[Your objective] Your task is to return, exactly, the run of lines starting at the line holding "leg_frames();" and ending at the line holding "obj.data.transform(obj.matrix_world)", both ends included and no other lines.

[Dataset section]
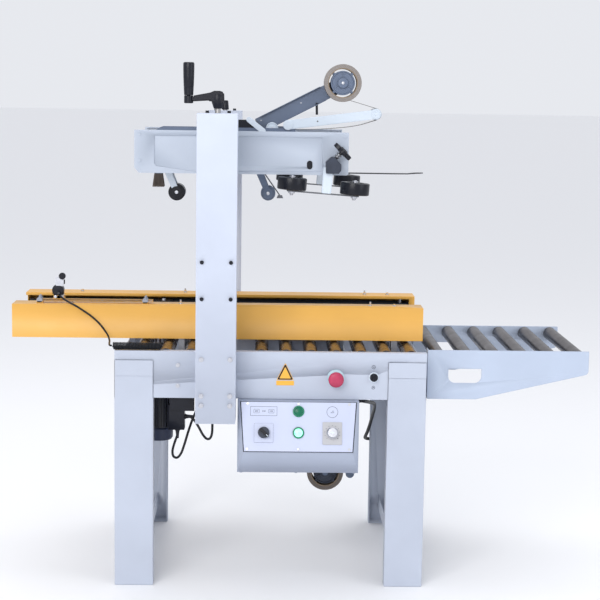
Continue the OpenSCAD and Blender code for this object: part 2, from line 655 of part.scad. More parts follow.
// ---- head ----
module head_side() difference() {
    // tray-shaped side: flanged outline with a shallow panel pressed in
    plate_xz(-head_y, -head_y + 12)
        polygon([[head_x0 + 12, head_low], [head_x1 - 4, head_low], [head_x1, head_low + 4],
            [head_x1, head_top], [head_x0, head_top], [head_x0, head_low + 14]]);
    // pressed panel on the outside
    plate_xz(-head_y - 1, -head_y + 3)
        polygon([[head_x0 + 165, head_low + 4], [head_x1 - 70, head_low + 8], [head_x1 - 70, head_top - 14],
            [head_x0 + 52, head_top - 14], [head_x0 + 52, head_low + 24], [head_x0 + 58, head_low + 18]]);
    // hollow on the inside
    plate_xz(-head_y + 6, -head_y + 13)
        polygon([[head_x0 + 6, head_low + 14], [head_x0 + 14, head_low + 3], [head_x1 - 3, head_low + 3],
            [head_x1 - 3, head_top - 3], [head_x0 + 6, head_top - 3]]);
    // cable slot and clamp slot
    for (dz = [22, 30]) bar_y(head_x1 - 102, head_low + dz, -head_y - 2, -head_y + 13, 7);
    slab([head_x1 - 68, -head_y - 1, head_low + 14], [head_x1 - 65, -head_y + 13, head_low + 30]);
}
module head_frame() color(paint) at_machine() {
    both_sides() head_side();
    // cross plates that hold the taping unit
    for (x = [head_x0 + 8, col_x - 30, col_x + 26, head_x1 - 12])
        slab([x, -head_y + 5, head_low + 40], [x + 4, head_y - 5, head_top - 6]);
    // arms through the column slots, with the nuts on the screws
    both_sides() difference() {
        union() {
            slab([col_x - slot_w / 2 + gap, -col_ym - 14, lift_z - 35],
                [col_x + slot_w / 2 - gap, -head_y + 6, lift_z + 35]);
            translate([col_x, -col_ym, lift_z - 45]) cylinder(h = 90, r = 22);
        }
        translate([col_x, -col_ym, lift_z - 60]) cylinder(h = 120, r = screw_r + run_fit);
    }
}
module screw() {
    translate([col_x, -col_ym, col_foot + 10]) cylinder(h = col_top - 7 - col_foot - 10, r = screw_r);
    translate([col_x, -col_ym, col_top - 8]) cylinder(h = 8 + 25, r = 7);
}
grip_x = col_x - 73;
hub_z = col_top + 24;
module crank() at_machine() {
    color(steel) screw();
    color(black) translate([0, -col_ym, 0]) {
        translate([col_x, 0, hub_z]) cylinder(h = 7, r1 = 11, r2 = 17.5);
        translate([col_x, 0, hub_z + 7]) cylinder(h = 24, r = 17.5);
        translate([grip_x, 0, hub_z]) cylinder(h = 19, r = 11.5);
        slab([grip_x, -8, hub_z + 5], [col_x, 8, hub_z + 18]);
        translate([grip_x, 0, hub_z + 18]) cylinder(h = 60, r = 4);
    }
}
module crank_grip() color(black) at_machine() translate([grip_x, -col_ym, hub_z + 19.5]) difference() {
    union() {
        cylinder(h = 66, r1 = 11.5, r2 = 14);
        translate([0, 0, 66]) cylinder(h = 12, r = 14);
        translate([0, 0, 78]) cylinder(h = 4, r1 = 14, r2 = 10);
    }
    translate([0, 0, -1]) cylinder(h = 61, r = 4 + run_fit);
}
module screw_rear() color(steel) at_machine() mirror([0, 1, 0]) {
    screw();
    translate([col_x, -col_ym, col_top + 3]) cylinder(h = 22, r1 = 10, r2 = 8);
}

// ---- upper taping unit ----
module reel_arm() color(slate) at_machine() {
    // side plates of the taping unit between the head's side plates
    both_sides() difference() {
        plate_xz(-36, -32) polygon([[head_x0 + 20, head_low + 8], [60, head_low + 8], [60, head_top + 6],
            [head_x0 + 60, head_top + 6], [head_x0 + 20, head_top - 20]]);
        bar_y(front_pivot_x, arm_pivot_z, -40, -30, 6 + run_fit);
        bar_y(rear_pivot_x, arm_pivot_z, -40, -30, 6 + run_fit);
        for (x = [head_x0 + 8, col_x - 30, col_x + 26, head_x1 - 12])
            slab([x - part_gap, -40, head_low + 30], [x + 4 + part_gap, -30, head_top + 10]);
    }
    // sloping arm up to the reel, behind the roll
    plate_xz(28, 31.8) difference() {
        union() {
            rise = atan2(reel_z - head_top - 18, reel_x + 30);
            translate([-30, head_top + 18]) rotate(rise) translate([-14, -23]) square([248, 42]);
            translate([reel_x, reel_z]) circle(22);
            translate([-45, head_top - 60]) square([80, 70]);
        }
        translate([rear_pivot_x, arm_pivot_z]) circle(6 + run_fit);
    }
    bar_y(reel_x, reel_z, -28, 29, 8);
    // pivot of the tension arm
    plate_xz(-36, -32) link(tension_x, head_top - 12, tension_x, tension_z, 11);
    bar_y(tension_x, tension_z, -46, -34, 4);
    // pale diagonal bar and covers over the unit
    plate_xz(-44, -36.2) link(-66, head_top + 28, -28, head_top - 2, 7);
    slab([-104, -31.8, head_top - 2], [-34, 27.8, head_top + 24]);
    bar_y(-38, head_top + 4, -40, -31, 3);
    bar_y(head_x0 + 100, head_top - 14, -31.8, 31.8, 5);
    bar_y(-3, head_top + 4, -31.8, 27.8, 15);
    bar_y(20, head_top - 14, -31.8, 27.8, 5);
    // wiping brush at the infeed end
    slab([-324, -25, head_low - 14], [-302, 25, head_low + 4]);
    slab([-326, -26, head_low - 48], [-302, 26, head_low - 13]);
    slab([-322, -31.8, head_low + 3], [-312, 31.8, head_low + 14]);
}
module tension_arm() color("#eef2fb") at_machine() {
    rx = 279;
    rz = head_top + 47;
    difference() {
        plate_xz(-42, -38) link(tension_x, tension_z, rx, rz, 12);
        bar_y(tension_x, tension_z, -50, -30, 4 + run_fit);
    }
    bar_y(rx, rz, -36, 26, 15);
    bar_y(rx, rz, -40, -35, 6);
}
module tape_arm(px, rr) {
    x = px + arm_dx;
    z = arm_pivot_z - arm_dz;
    ring_y(px, arm_pivot_z, -29, 29, 11, 3);
    bar_y(px, arm_pivot_z, -36, 36, 6);
    both_sides() plate_xz(-29, -26) link(px, arm_pivot_z, x, z, 9);
    bar_y(x, z, -25.5, 25.5, rr);
    bar_y(x, z, -30, 30, 5);
}
module front_tape_arm() color(black) at_machine() tape_arm(front_pivot_x, arm_roller_r);
module rear_tape_arm() color(slate) at_machine() {
    tape_arm(rear_pivot_x, arm_roller_r - 3);
    // cutter rod beside the rear arm
    plate_xz(29.4, 31.4) link(rear_pivot_x, arm_pivot_z, 20, head_low - 68, 2.5);
    slab([12, 18, head_low - 76], [30, 30.4, head_low - 68]);
}
// compression assembly, drawn level about its middle and then sloped
module on_bar(side) translate([press_mid, side * press_y, press_z]) rotate([0, press_tilt, 0]) children();
module compression_bars() color(steel) at_machine() {
    for (s = [-1, 1]) {
        on_bar(s) {
            translate([-95, -10, bar_z - 3]) cube([190, 20, 3]);
            for (x = press_x) translate([x - press_mid, 0, bar_z - 3]) {
                cylinder(h = press_h + 7, r = 6);
                translate([0, 0, -9]) cylinder(h = 9, r = 9, $fn = 6);
            }
            translate([-4, -12.5, bar_z]) cube([25, 25, 50 - bar_z]);
        }
        // clamp block on the outside of the head's side plate
        difference() {
            translate([157, s * (head_y + part_gap + clamp_t / 2), head_low + 27.5])
                cube([40, clamp_t, 43], center = true);
            on_bar(s) translate([-4.2, -12.7, bar_z]) cube([25.4, 25.4, 50.2 - bar_z]);
            translate([157, s * knob_y, head_low + 40]) rotate([0, 45, 0])
                cylinder(h = 60, r = 5 + run_fit);
        }
    }
    // the far clamp's screw, set tight
    translate([157, knob_y, head_low + 40]) rotate([0, 45, 0]) knob_shape();
    // long thin ski that holds the flaps down
    slab([80, -14, head_low - 4], [392, 14, head_low - 1]);
    translate([392, 0, head_low - 4]) linear_extrude(3) polygon([[-1, -20], [22, 0], [-1, 20]]);
    slab([head_x1 - 12, -14, head_low - 2], [head_x1 - 8, 14, head_low + 39.8]);
}
module press_roller(i, s) color(black) at_machine()
    on_bar(s) translate([press_x[i] - press_mid, 0, -press_h / 2]) difference() {
        cylinder(h = press_h, r = press_d / 2);
        translate([0, 0, -1]) cylinder(h = press_h + 2, r = 6 + run_fit);
    }
module press_roller_front_in() press_roller(0, -1);
module press_roller_front_out() press_roller(1, -1);
module press_roller_rear_in() press_roller(0, 1);
module press_roller_rear_out() press_roller(1, 1);
module knob_shape() {
    translate([0, 0, 6]) cylinder(h = 26, r = 5);
    translate([0, 0, 26]) cylinder(h = 14, r = 11);
    for (a = [45:90:315]) rotate(a) {
        translate([19, 0, 27]) cylinder(h = 12, r = 9);
        translate([0, -6, 27]) cube([19, 12, 12]);
    }
}
module clamp_knob() color(black) at_machine()
    translate([157, -knob_y, head_low + 40]) rotate([0, 45, 0]) knob_shape();

// ---- conveyor rollers ----
module roller(x, z, y0, y1) difference() {
    bar_y(x, z, y0, y1, roller_r);
    bar_y(x, z, y0 + 8, y1 - 8, roller_r - roller_wall);
    bar_y(x, z, y0 - 1, y1 + 1, axle_r + run_fit);
}
module bed_roller(n) color(steel) at_machine() {
    x = bed_rollers[n - 1];
    y_out = bed_y - fold_w - roller_gap;
    if (x > rail_x0 && x < rail_x1) both_sides() roller(x, roller_z, -y_out, -rail_y - rail_t - roller_gap);
    else roller(x, roller_z, -y_out, y_out);
}
module ext_roller(n) color(steel) at_machine() {
    y_out = ext_y - sheet - roller_gap;
    roller(ext_roller_x0 + (n - 1) * ext_pitch, ext_roller_z, -y_out, y_out);
}

leg_frames();
bed_sides();
cross_members();
columns();
frame_bolts();
extension_sides();
electrical_boxes();
control_panel();
motor_lead();
supply_lead();
conduit();
lower_tape_frame();
lower_tape_arm();
tape_roll_lower();
estop_button();
start_button();
stop_button();
mode_knob();
dial_knob();
selector_switch();
guard_front();
guard_rear();
belt_drive_front();
belt_drive_rear();
pulley_front();
pulley_rear();
switch_lever();
sensor_lead();
sensor_coil();
head_frame();
crank();
crank_grip();
screw_rear();
reel_arm();
tape_roll_upper();
tension_arm();
front_tape_arm();
rear_tape_arm();
compression_bars();
press_roller_front_in();
press_roller_front_out();
press_roller_rear_in();
press_roller_rear_out();
clamp_knob();
bed_roller(1);  // bed_roller_1
bed_roller(2);  // bed_roller_2
bed_roller(3);  // bed_roller_3
bed_roller(4);  // bed_roller_4
bed_roller(5);  // bed_roller_5
bed_roller(6);  // bed_roller_6
bed_roller(7);  // bed_roller_7
bed_roller(8);  // bed_roller_8
bed_roller(9);  // bed_roller_9
bed_roller(10);  // bed_roller_10
ext_roller(1);  // ext_roller_1
ext_roller(2);  // ext_roller_2
ext_roller(3);  // ext_roller_3
ext_roller(4);  // ext_roller_4
ext_roller(5);  // ext_roller_5
ext_roller(6);  // ext_roller_6
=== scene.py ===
# Carton sealer with side belts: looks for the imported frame.
import bpy, bmesh, math, random
from mathutils import Vector, Matrix


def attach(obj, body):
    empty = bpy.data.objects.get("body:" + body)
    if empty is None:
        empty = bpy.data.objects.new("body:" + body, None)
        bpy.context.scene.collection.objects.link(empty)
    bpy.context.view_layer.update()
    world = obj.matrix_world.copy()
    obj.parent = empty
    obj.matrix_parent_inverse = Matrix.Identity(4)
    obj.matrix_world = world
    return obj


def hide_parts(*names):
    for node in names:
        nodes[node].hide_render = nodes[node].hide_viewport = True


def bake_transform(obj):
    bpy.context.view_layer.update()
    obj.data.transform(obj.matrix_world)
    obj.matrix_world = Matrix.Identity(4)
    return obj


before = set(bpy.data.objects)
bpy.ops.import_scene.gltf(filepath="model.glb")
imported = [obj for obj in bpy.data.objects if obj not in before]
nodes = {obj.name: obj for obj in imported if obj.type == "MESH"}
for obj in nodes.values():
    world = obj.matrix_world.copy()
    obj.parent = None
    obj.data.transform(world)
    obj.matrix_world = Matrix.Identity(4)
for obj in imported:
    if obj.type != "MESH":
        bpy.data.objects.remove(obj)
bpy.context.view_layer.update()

machineX = -77.0  # the bed's middle in the row frame, mm
bedTop = 624.0
headTop = 1187.0
headLow = 1075.0
columnX = -141.0
columnY = 360.0
guardLow = 631.0
guardTop = 720.0


# mm about the bed's middle to metres in the row frame
def place(x, y, z):
    return Vector(((x + machineX) / 1000, y / 1000, z / 1000))


# camera and floor
cameraLook = {"lens": 92.46, "yaw": 1.381, "pitch": 7.549, "roll": -0.832,
              "at": (-22.2, -4248.7, 1281.1)}


def makeCamera():
    yaw, pitch, roll = (math.radians(cameraLook[k]) for k in ("yaw", "pitch", "roll"))
    forward = Vector((math.sin(yaw) * math.cos(pitch), math.cos(yaw) * math.cos(pitch), -math.sin(pitch)))
    right = Vector((math.cos(yaw), -math.sin(yaw), 0))
    down = forward.cross(right)
    sideways = math.cos(roll) * right + math.sin(roll) * down
    downwards = -math.sin(roll) * right + math.cos(roll) * down
    data = bpy.data.cameras.new("viewCamera")
    data.lens = cameraLook["lens"]
    data.sensor_width = 36
    data.clip_end = 200
    camera = bpy.data.objects.new("viewCamera", data)
    bpy.context.collection.objects.link(camera)
    turn = Matrix((sideways, -downwards, -forward)).transposed().to_4x4()
    camera.matrix_world = Matrix.Translation(place(*cameraLook["at"])) @ turn
    bpy.context.scene.camera = camera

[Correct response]
leg_frames();
bed_sides();
cross_members();
columns();
frame_bolts();
extension_sides();
electrical_boxes();
control_panel();
motor_lead();
supply_lead();
conduit();
lower_tape_frame();
lower_tape_arm();
tape_roll_lower();
estop_button();
start_button();
stop_button();
mode_knob();
dial_knob();
selector_switch();
guard_front();
guard_rear();
belt_drive_front();
belt_drive_rear();
pulley_front();
pulley_rear();
switch_lever();
sensor_lead();
sensor_coil();
head_frame();
crank();
crank_grip();
screw_rear();
reel_arm();
tape_roll_upper();
tension_arm();
front_tape_arm();
rear_tape_arm();
compression_bars();
press_roller_front_in();
press_roller_front_out();
press_roller_rear_in();
press_roller_rear_out();
clamp_knob();
bed_roller(1);  // bed_roller_1
bed_roller(2);  // bed_roller_2
bed_roller(3);  // bed_roller_3
bed_roller(4);  // bed_roller_4
bed_roller(5);  // bed_roller_5
bed_roller(6);  // bed_roller_6
bed_roller(7);  // bed_roller_7
bed_roller(8);  // bed_roller_8
bed_roller(9);  // bed_roller_9
bed_roller(10);  // bed_roller_10
ext_roller(1);  // ext_roller_1
ext_roller(2);  // ext_roller_2
ext_roller(3);  // ext_roller_3
ext_roller(4);  // ext_roller_4
ext_roller(5);  // ext_roller_5
ext_roller(6);  // ext_roller_6
=== scene.py ===
# Carton sealer with side belts: looks for the imported frame.
import bpy, bmesh, math, random
from mathutils import Vector, Matrix


def attach(obj, body):
    empty = bpy.data.objects.get("body:" + body)
    if empty is None:
        empty = bpy.data.objects.new("body:" + body, None)
        bpy.context.scene.collection.objects.link(empty)
    bpy.context.view_layer.update()
    world = obj.matrix_world.copy()
    obj.parent = empty
    obj.matrix_parent_inverse = Matrix.Identity(4)
    obj.matrix_world = world
    return obj


def hide_parts(*names):
    for node in names:
        nodes[node].hide_render = nodes[node].hide_viewport = True


def bake_transform(obj):
    bpy.context.view_layer.update()
    obj.data.transform(obj.matrix_world)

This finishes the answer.